Our urban geography is shaped like a barbell, with a select group of economically powerful cities and neighbourhoods on one end and a select group of economically disadvantaged cities and neighbourhoods on the other. By no small coincidence, those who are attracted to great cities such as New York, London or Paris are the people who can afford to live there. In the US, the top 10% of income earners are moving back into the city, while the bottom 10% are moving out. Those streaming back into the city also tend to be young, ambitious and talented, meaning they generally don’t mind renting small apartments or living with roommates. The city is not just their home, it is their office, their ticket to career advancement and their playground.
But, more and more, we’re beginning to see the older crowd, the retired baby boomers, driving up prices in prestigious or trendy urban neighbourhoods. For example, in the past year, I know three people in New York – in their mid-60s and pretty well off – who are all looking for high-end apartments to purchase or rent in Soho. They’re not looking in the Upper East Side. They’re looking to be in what has long been the hip, bohemian, edgy, intellectual area of the city.
Empty nesters are increasingly looking to live in a very different way. Rather than going to retirement centres or golf-course communities, they want to be in vibrant cities. They want a pied-à-terre with the freedom to come and go. They want horizontal living with no stairs and good entrance security. They’re trading traditional homes in far-flung cities for modern urban living, and buying contemporary furniture, photography, and gym memberships. They also want a place to park their car (some upscale buildings in New York have an underground garage).
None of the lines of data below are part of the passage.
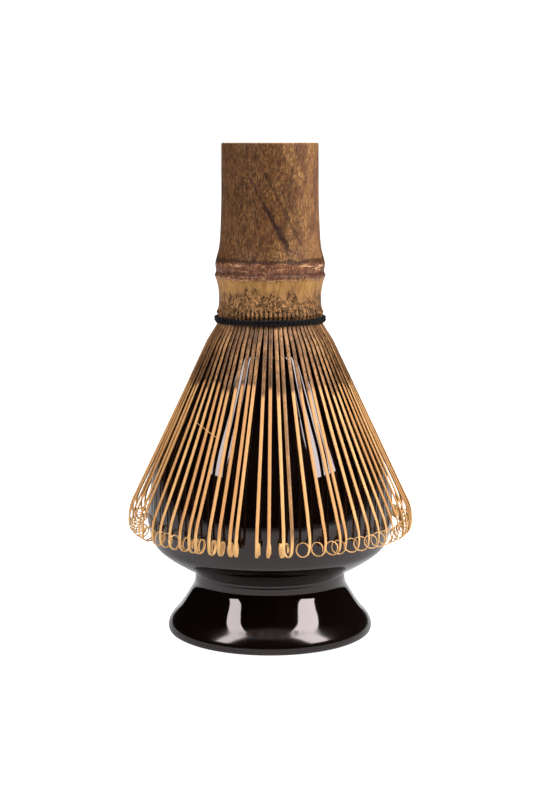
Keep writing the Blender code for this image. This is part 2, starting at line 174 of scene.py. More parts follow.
# ---- loose fibre ----------------------------------------------------------------------------
FIBRE_BODY = "outer_tines_17"
FIBRE_RADIUS = 0.06 * MM
FIBRE_PATH = [(-46.3, 25.72, 58.4), (-38.0, 26.25, 56.9), (-29.4, 26.8, 55.3)]  # degrees, mm, mm

# ---- binding thread -------------------------------------------------------------------------
THREAD_ROUNDS = 2
PLY_RADIUS = 0.27 * MM
THREAD_HEAD = 0.45 * MM  # room left over the top round
PLIES = 2
THREAD_RIBS = 0.14 * MM  # how far it stands out over each tine and dips between two
TWISTS_PER_ROUND = 40
POINTS_PER_ROUND = 360
PLY_OFFSET = 0.86 * PLY_RADIUS  # of each ply from the middle of the thread, so that they bite

# ---- studio ---------------------------------------------------------------------------------
FLOOR_RADIUS = 6.0
FLOOR_GLOW = (0.08, 1.0)  # as the object meets it, and as the camera sees it
CEILING = (0.80, 0.97, 0.008, 1.3)  # upward slopes where it starts and is full, then its strengths
LIT_HEIGHT = 0.06  # the soft boxes face this height
SOFT_BOXES = {  # azimuth and elevation in degrees, distance, width and height in metres, watts
    "left_box": (-57.0, 44.0, 0.9, 0.24, 0.75, 8.0),
    "right_box": (60.0, 44.0, 0.9, 0.36, 0.75, 14.0),
}
CAMERA_PLACE = (0.0, -0.455, 0.128)
CAMERA_DOWN = 8.468  # degrees below level
CAMERA_LENS = 78.26


# ==== shared helpers =========================================================================
def clear_selection():
    if bpy.context.mode != "OBJECT":
        bpy.ops.object.mode_set(mode="OBJECT")
    bpy.ops.object.select_all(action="DESELECT")


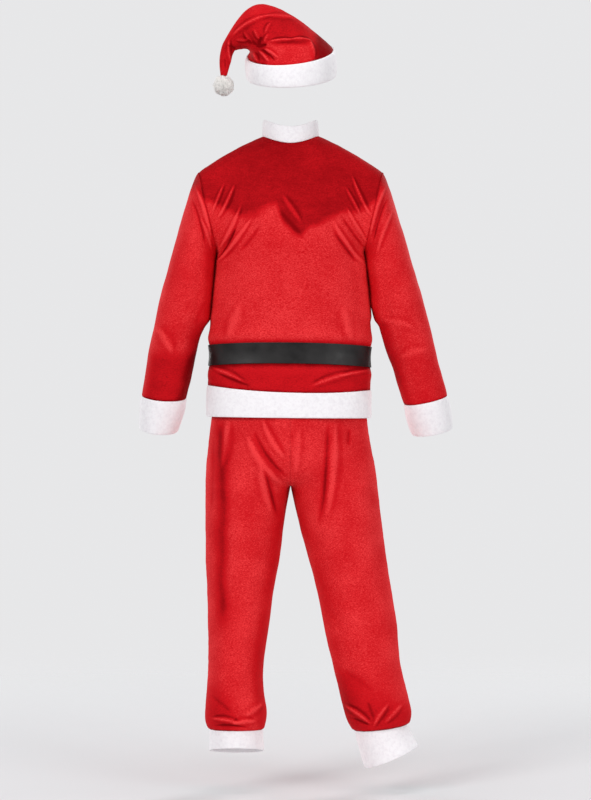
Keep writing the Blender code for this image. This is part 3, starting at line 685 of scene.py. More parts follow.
def on_yoke(angle, t):
    """Points above the underarms, from their level (0) up to the neckline and shoulder seam (1)."""
    side, face, from_side = quarters(angle)
    reach, zero = 1 - from_side, np.zeros(len(angle))
    tip = np.stack([side * SHOULDER_X, zero, zero + SHOULDER_Z], 1)
    out = np.clip((reach - NECK_SHARE) / (1 - NECK_SHARE), 0, 1)
    along_seam = on_neckline(zero + 1, side, face) * (1 - out)[:, None] + tip * out[:, None]
    along_seam[:, 2] += SHOULDER_ARCH * 4 * out * (1 - out)
    at_neck = reach < NECK_SHARE
    along_neck = on_neckline(np.clip(reach / NECK_SHARE, 0, 1), side, face)
    top = np.where(at_neck[:, None], along_neck, along_seam)
    upright = np.where(at_neck, np.cos(np.clip(reach / NECK_SHARE, 0, 1) * QUARTER) ** 2, 0)
    round_arm = reach**4
    leave = np.stack([zero, face * 0.34 * round_arm, 0.27 * (1 - round_arm)], 1)
    arrive = np.stack([zero, -face * (0.30 - 0.18 * upright + 0.04 * round_arm), 0.22 * upright], 1)
    point = hermite(on_trunk(angle, zero + 1), top, leave, arrive, t)
    underarm = on_trunk(np.where(side > 0, 0.0, math.pi), zero + 1)
    bulge = np.stack([zero, face * 0.34, zero], 1)
    edge = hermite(underarm, tip, bulge, -bulge, t)
    swing = (t - 0.5) * math.pi
    armhole = (tip + underarm) / 2 + (tip - underarm) / 2 * np.sin(swing)[:, None]
    armhole[:, 1] += face * ARMHOLE_DEPTH * np.cos(swing)
    return point + (armhole - edge) * (reach**8)[:, None]


def on_jacket(angle, v):
    below = on_trunk(angle, HEM_SHARE + (1 - HEM_SHARE) * v / TRUNK_SHARE)
    above = on_yoke(angle, np.clip((v - TRUNK_SHARE) / (1 - TRUNK_SHARE), 0, 1))
    return np.where((v < TRUNK_SHARE)[:, None], below, above)


def belt_line(angle):
    return BELT_Z + BELT_ARCH * np.sin(angle) ** 2 + BELT_TILT * np.cos(angle)


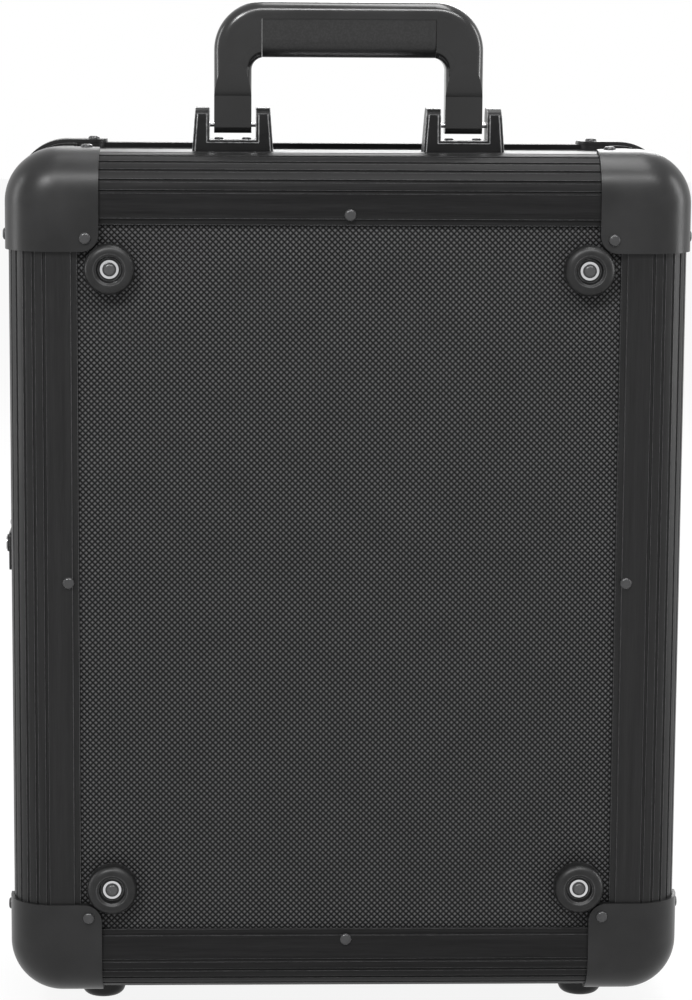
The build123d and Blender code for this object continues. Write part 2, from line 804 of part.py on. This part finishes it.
def latch_nodes():
    """The draw latch on the left side and its keeper on the lid."""
    pin_length = lever_knuckle_width + 2 * (ear_clearance + ear_sheet)
    pin = Pos(lever_pin_height, -lever_pin_back, 0) * Cylinder(lever_pin_radius, pin_length)
    head = Rot(0, 90, 0) * dome(latch_rivet_radius, latch_rivet_height)
    rivets = {0: [], 1: []}
    for end in (-1, 1):
        z = end * (latch_plate_width / 2 - latch_rivet_inset)
        for y in (-latch_plate_far + latch_rivet_inset, -latch_plate_near - latch_rivet_inset):
            rivets[0].append(latch_place(Pos(latch_sheet, y, z) * head))
        z = end * (keeper_width / 2 - latch_rivet_inset)
        spot = Pos(latch_sheet, keeper_far - latch_rivet_inset, z)
        rivets[1].append(latch_place(spot * head))
    nodes = {
        "latch_plate": latch_place(latch_base()),
        "latch_pin": latch_place(pin),
        "latch_lever": latch_place(latch_lever()),
        "latch_bail": latch_place(latch_bail()),
        "lock_cylinder": latch_place(lock_cylinder()),
        "latch_keeper": latch_place(latch_keeper()),
    }
    return nodes, rivets


def case_nodes():
    """Every node of the case, by name."""
    nodes = shell_nodes("base", base_place, base_depth, base_seam_width)
    nodes.update(shell_nodes("lid", lid_place, lid_depth, lid_seam_width))
    nodes["base_seam_frame"] = base_place(base_seam_frame())
    nodes["lid_seam_frame"] = lid_place(lid_seam_frame())
    nodes.update(pad_nodes())
    nodes.update(foot_nodes("base", base_place))
    nodes.update(foot_nodes("lid", lid_place))
    nodes.update(foam_nodes())
    nodes.update(handle_nodes())
    hinges, hinge_rivets = hinge_nodes()
    latch, latch_rivets = latch_nodes()
    nodes.update(hinges)
    nodes.update(latch)
    base_rivets = [base_place(rivet) for rivet in shell_rivets()]
    lid_rivets = [lid_place(rivet) for rivet in shell_rivets()]
    nodes["base_rivets"] = group(base_rivets + hinge_rivets[0] + latch_rivets[0])
    nodes["lid_rivets"] = group(lid_rivets + hinge_rivets[1] + latch_rivets[1])
    return nodes


os.makedirs(parts_folder, exist_ok=True)
for node_name, node_shape in case_nodes().items():
    export_step(node_shape, os.path.join(parts_folder, node_name + ".step"))
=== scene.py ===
import math

import bmesh
import bpy
from mathutils import Matrix, Vector


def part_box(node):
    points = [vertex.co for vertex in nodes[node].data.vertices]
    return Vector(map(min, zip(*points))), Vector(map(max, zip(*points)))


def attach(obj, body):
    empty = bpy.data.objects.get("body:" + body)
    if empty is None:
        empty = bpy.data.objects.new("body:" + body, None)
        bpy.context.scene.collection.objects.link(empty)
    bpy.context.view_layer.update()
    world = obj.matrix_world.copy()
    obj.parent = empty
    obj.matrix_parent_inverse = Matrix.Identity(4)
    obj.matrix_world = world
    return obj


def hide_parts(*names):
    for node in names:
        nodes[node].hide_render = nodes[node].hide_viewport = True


# A black flight case standing upright: finishes for every CAD node, the foam lining, and the studio.
# Metres, in the CAD frame: +X right, +Y from the padded face to the lid, +Z up.

MM = 0.001
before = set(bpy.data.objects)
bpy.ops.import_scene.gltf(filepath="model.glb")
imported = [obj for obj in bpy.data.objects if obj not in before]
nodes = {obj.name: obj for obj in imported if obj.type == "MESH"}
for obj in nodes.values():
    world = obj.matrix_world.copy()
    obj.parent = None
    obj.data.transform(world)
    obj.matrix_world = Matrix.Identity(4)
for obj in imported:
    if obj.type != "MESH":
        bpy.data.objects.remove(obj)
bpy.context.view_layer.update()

# Finish scales.
LATTICE_PITCH = 3.3 * MM
LATTICE_DEPTH = 0.6 * MM
GRAIN_PITCH = 0.55 * MM
BRUSH_PITCH = 0.35 * MM
FOAM_CELL = 0.9 * MM
VALLEY = 0.3
PEAK = 0.7
EDGE_SAMPLES = 4
EDGE_FLAT = 0.99
EDGE_SHARP = 0.80

# The foam lining.
FOAM_CORNER = 16 * MM
FOAM_ROLL = 5 * MM
FOAM_RIPPLE = 0.25 * MM
FOAM_WALL = 13.4 * MM
SLAB_INSET = 0.6 * MM
SLAB_COLUMNS = 96
SLAB_ROWS = 120
CREST_FADE = 12 * MM
WALL_INSET = 0.4 * MM
WALL_LIFT = 0.3 * MM
ROLL_STEPS = 6

# Camera, fitted to the photograph's frame of 692 by 1000.
CAMERA_PLACE = (-0.065, -1.9, 0.588)
CAMERA_YAW = 2.0
CAMERA_PITCH = 8.935
CAMERA_ROLL = 0.378
FOCAL_PER_HEIGHT = 3.2947
SENSOR_HEIGHT = 36.0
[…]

So what does that tell us? As these people age, they have a lot of equity in their home, and even the income to own a second home. They want to go to a place where they can be exposed to new trends, young people, great restaurants and, of course, great healthcare directly in the city. The apartments they’re looking for are 2,000 sq ft and above, with at least two bedrooms and two bathrooms. What’s more, many baby boomers are doing this to be close to their grown-up kids in the city, who are not returning to their hometowns, but, instead, gravitating to where the labour markets are most vibrant.